Re: Upgrading from Spark 2.4 to 3.2: Recursive view errors when using

RasmusOlesen — Wed, 27 Oct 2021 09:40:27 GMT

Thanks a lot Hubert,

Could it be a bug where Spark 3.2's createOrReplaceTempView is accidentally calling/using the global database and not the/a "default" one?

We implemented a temp makeshift system where the names we register are unique via timestamps in the names and then used these dynamic names in the Spark SQL.

Again thanks for the expressions to check the registered names in the DB's!

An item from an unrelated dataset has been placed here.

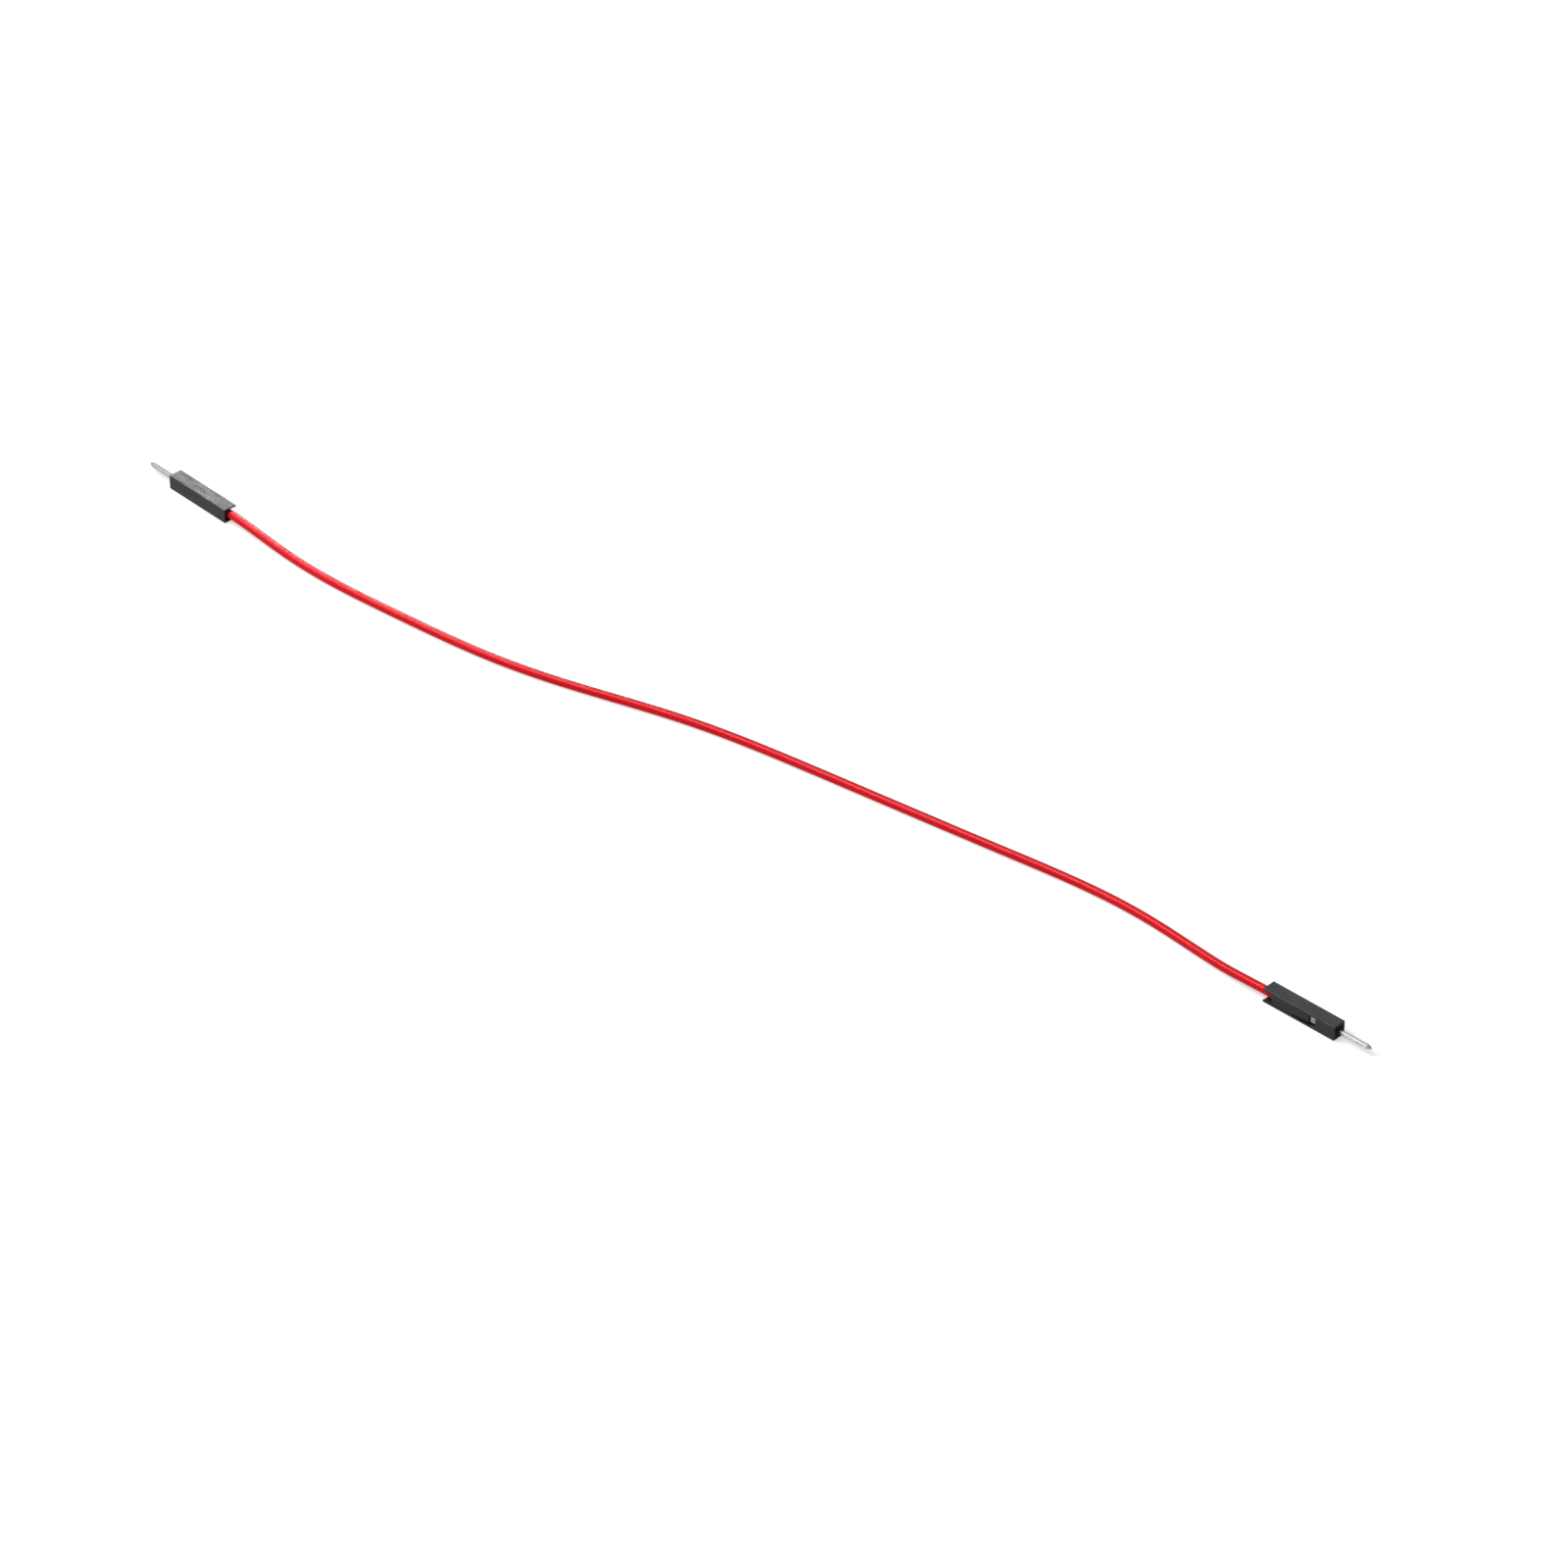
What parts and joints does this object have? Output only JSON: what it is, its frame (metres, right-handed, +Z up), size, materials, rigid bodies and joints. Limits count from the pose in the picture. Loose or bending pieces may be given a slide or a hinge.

Re: Upgrading from Spark 2.4 to 3.2: Recursive view errors when using

RobinL — Mon, 20 Dec 2021 07:54:11 GMT

I'm experiencing the same problem on Spark 3.2.0 (not databricks). This was the only other reference to this problem I've found online. I've raised an issue in the main Spark project here: https://issues.apache.org/jira/browse/SPARK-37690. There's a reproducible example that works in 2.x and 3.2.1 so I'm fairly confident this is an bug introduced in 3.2.0

Re: Upgrading from Spark 2.4 to 3.2: Recursive view errors when using

arkrish — Wed, 22 Dec 2021 14:32:37 GMT

This is a breaking change introduced in Spark 3.1

From Migration Guide: SQL, Datasets and DataFrame - Spark 3.1.1 Documentation (apache.org)

In Spark 3.1, the temporary view will have same behaviors with the permanent view, i.e. capture and store runtime SQL configs, SQL text, catalog and namespace. The capatured view properties will be applied during the parsing and analysis phases of the view resolution. To restore the behavior before Spark 3.1, you can set spark.sql.legacy.storeAnalyzedPlanForView to true.

I've tried setting spark.sql.legacy.storeAnalyzedPlanForView to true and was able to restore the old behaviour.